Records from a collection:

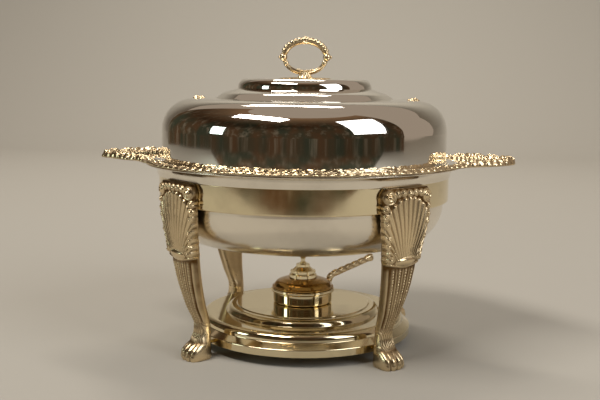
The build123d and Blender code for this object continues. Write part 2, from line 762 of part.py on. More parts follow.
write("water_bowl", water_bowl())
write("water_bowl_collar", water_bowl_collar())
write("food_pan", food_pan())
write("rim_border", rim_border())
write("handle_right", tab_handle())
write("handle_left", around(180, tab_handle()))
write("lid_dome", lid_dome())
write("lid_crown", lid_crown())
write("lid_locating_lip", locating_lip())
write("finial_rosette", finial_rosette())
write("finial_ring", finial_ring())
write("finial_stud", finial_stud())
write("finial_washer", finial_washer())
write("finial_nut", finial_nut())
write("shoulder_scroll_right", shoulder_scroll())
write("shoulder_scroll_left", around(180, shoulder_scroll()))
write("stand_ring", stand_ring())
write("burner_tray", burner_tray())
plain_leg = leg() - leg_screw_holes() - tray_screw_hole()
for name, angle in LEG_ANGLES.items():
    write(name, around(angle, plain_leg))
write("leg_screws", *[around(angle, screw) for angle in LEG_ANGLES.values() for screw in leg_screws()])
write("tray_screws", *[around(angle, tray_screw()) for angle in LEG_ANGLES.values()])
write("burner_cup", burner_cup())
write("burner_handle", around(GRIP_TURN, burner_handle()))
write("handle_rivets", *[around(GRIP_TURN, rivet) for rivet in handle_rivets()])
write("fuel_wool", fuel_wool())
write("burner_cover", burner_cover())
write("neck_collar", neck_collar())
write("wick_tube", wick_tube())
write("wick", wick())
write("snuffer_cap", snuffer_cap())
write("snuffer_knob", snuffer_knob())
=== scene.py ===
import json
import math

import bmesh
import bpy
import numpy as np
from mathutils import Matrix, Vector


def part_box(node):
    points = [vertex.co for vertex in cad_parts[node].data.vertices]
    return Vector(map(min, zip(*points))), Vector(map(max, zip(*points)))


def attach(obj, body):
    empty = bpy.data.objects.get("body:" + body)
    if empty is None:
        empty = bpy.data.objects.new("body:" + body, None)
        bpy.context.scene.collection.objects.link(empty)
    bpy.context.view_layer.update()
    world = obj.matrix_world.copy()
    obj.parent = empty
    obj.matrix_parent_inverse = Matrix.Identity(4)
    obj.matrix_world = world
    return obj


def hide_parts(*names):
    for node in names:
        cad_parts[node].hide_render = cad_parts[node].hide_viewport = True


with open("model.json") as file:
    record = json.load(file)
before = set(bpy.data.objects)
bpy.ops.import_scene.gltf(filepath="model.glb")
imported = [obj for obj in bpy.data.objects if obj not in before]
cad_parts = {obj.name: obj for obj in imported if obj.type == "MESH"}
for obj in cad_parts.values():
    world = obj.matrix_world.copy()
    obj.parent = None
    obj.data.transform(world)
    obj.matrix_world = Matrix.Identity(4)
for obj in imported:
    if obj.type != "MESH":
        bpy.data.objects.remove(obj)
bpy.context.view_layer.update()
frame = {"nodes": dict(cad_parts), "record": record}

bl_info = {
    "name": "Chafing dish",
    "version": (1, 0, 0),
    "blender": (4, 5, 0),
    "location": "View3D > Sidebar > Dish",
    "description": "Round silver-plated chafing dish with cast legs, border and finial, on its solid frame",
    "category": "Add Mesh",
}

MM = 0.001
SMALL = 1e-6


# ---- places taken from the frame, in millimetres ----


def low(node):
    """Lowest corner of a node's box."""
    return np.array(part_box(node)[0]) / MM


def high(node):
    """Highest corner of a node's box."""
    return np.array(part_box(node)[1]) / MM


LID_RADIUS = high("lid_dome")[0]
LID_FOOT = low("lid_dome")[2]
LID_TOP = high("lid_crown")[2]
ROSETTE_BASE = low("finial_rosette")[2]
ROSETTE_TOP = high("finial_rosette")[2]
FINIAL_TOP = high("finial_ring")[2]
PAN_RADIUS = high("food_pan")[0]
PAN_BASE = low("food_pan")[2]
PAN_TOP = high("food_pan")[2]
BORDER_RADIUS = high("rim_border")[1]
BORDER_BASE = low("rim_border")[2]
HANDLE_TIP = high("handle_right")[0]
BOWL_RADIUS = high("water_bowl_collar")[0]
BOWL_BASE = low("water_bowl")[2]
BOWL_TOP = high("water_bowl_collar")[2]
RING_RADIUS = high("stand_ring")[0]
RING_BASE = low("stand_ring")[2]
RING_TOP = high("stand_ring")[2]
TRAY_RADIUS = high("burner_tray")[0]
TRAY_BASE = low("burner_tray")[2]
PLATFORM = high("burner_tray")[2]
CUP_BASE = low("burner_cup")[2]
CUP_TOP = high("burner_cup")[2]
COVER_TOP = high("burner_cover")[2]
NECK_TOP = high("neck_collar")[2]
SNUFFER_BASE = low("snuffer_cap")[2]
SNUFFER_TOP = high("snuffer_cap")[2]
KNOB_TOP = high("snuffer_knob")[2]
LEG_TOP = high("leg_front_right")[2]
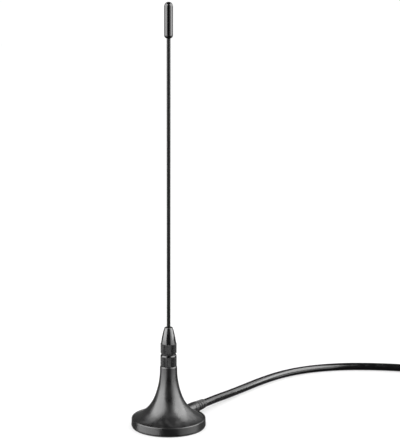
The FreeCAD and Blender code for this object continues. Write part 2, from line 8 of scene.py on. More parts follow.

▸ **GOAL**: In the listing above, locate the line containing "screw in leg_screws()])" and the line containing "cad_parts[node].hide_render = cad_parts[node].hide_viewport". Transcribe those two lines and everything between them, exactly as written.

▸ **OUTPUT**:
write("leg_screws", *[around(angle, screw) for angle in LEG_ANGLES.values() for screw in leg_screws()])
write("tray_screws", *[around(angle, tray_screw()) for angle in LEG_ANGLES.values()])
write("burner_cup", burner_cup())
write("burner_handle", around(GRIP_TURN, burner_handle()))
write("handle_rivets", *[around(GRIP_TURN, rivet) for rivet in handle_rivets()])
write("fuel_wool", fuel_wool())
write("burner_cover", burner_cover())
write("neck_collar", neck_collar())
write("wick_tube", wick_tube())
write("wick", wick())
write("snuffer_cap", snuffer_cap())
write("snuffer_knob", snuffer_knob())
=== scene.py ===
import json
import math

import bmesh
import bpy
import numpy as np
from mathutils import Matrix, Vector


def part_box(node):
    points = [vertex.co for vertex in cad_parts[node].data.vertices]
    return Vector(map(min, zip(*points))), Vector(map(max, zip(*points)))


def attach(obj, body):
    empty = bpy.data.objects.get("body:" + body)
    if empty is None:
        empty = bpy.data.objects.new("body:" + body, None)
        bpy.context.scene.collection.objects.link(empty)
    bpy.context.view_layer.update()
    world = obj.matrix_world.copy()
    obj.parent = empty
    obj.matrix_parent_inverse = Matrix.Identity(4)
    obj.matrix_world = world
    return obj


def hide_parts(*names):
    for node in names:
        cad_parts[node].hide_render = cad_parts[node].hide_viewport = True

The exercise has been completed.